Off to the races again and the going does not look like easing one jot for the time being.
The late rally in the FTSE 100 futures after the close of the cash markets seems to have been one of those strange moves that make no sense when you walk in the next day. Whilst the cash market closed at 4960 at 16.30 the futures then proceeded to add another 110 points in the early evening session.
This morning? And the quote is once again back at 4960 as the world nervously awaits the House of Representatives vote this evening. Even if the vote goes through (much better likelihood but still not definite) the fact remains that this is a ‘last chance saloon’ moment. There is not much more in the Fed’s armoury aside from nationalisation and it will take some considerable time before the actual implementation occurs.

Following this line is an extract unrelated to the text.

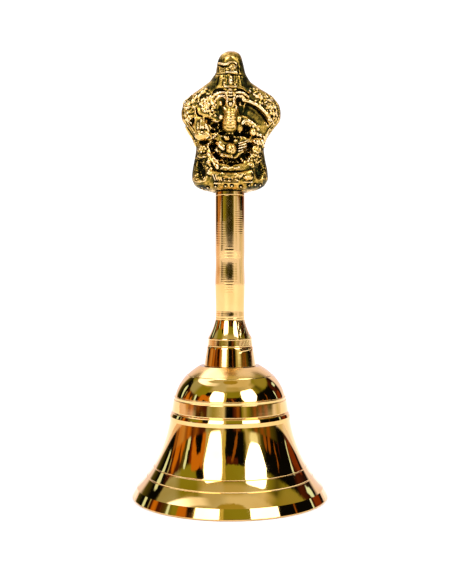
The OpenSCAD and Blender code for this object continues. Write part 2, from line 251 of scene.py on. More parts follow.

Some banks are living day to day with Money Market access getting ever weaker but even so they may have to go to share holders for permission to access the TARP facility as it will involve dilution of shareholder value.
My best guess is that, for those looking to invest at the low levels, it is still advisable to sit on your hands for a while longer until there is better visibility of future trends. The bears are still in control and it would be foolish to commit too much at this juncture. Having said that, most bear markets end on one big blowout day and last Monday could justifiably be said to (at this point) resemble just such an event.
The betting is that the Government will raise the protection from £35K to £50K on depositors. Once again, demonstrating their complete lack of comprehension over the problems facing the banking industry. The £35k protection did not save Northern Rock from people with as little as a few hundred pounds queuing round the block. What kills banks is the removal of much larger sums (on which there is no protection). A company with £50m cash sitting in a treasury account with a failing bank would have no protection at all. So what does a prudent Finance Director do? He moves the money from any bank with perceived weakness to stronger units. This is what killed off HBOS not small depositors removing cash. The Irish Government has announced that every single penny deposited with an Irish bank is now given a government guarantee. With this pathetic announcement due from our ‘Great Leader’ it does not take a great leap of fantasy to see that even banks such as RBS and Barclays may suffer dwindling deposits as customers move funds to safer havens.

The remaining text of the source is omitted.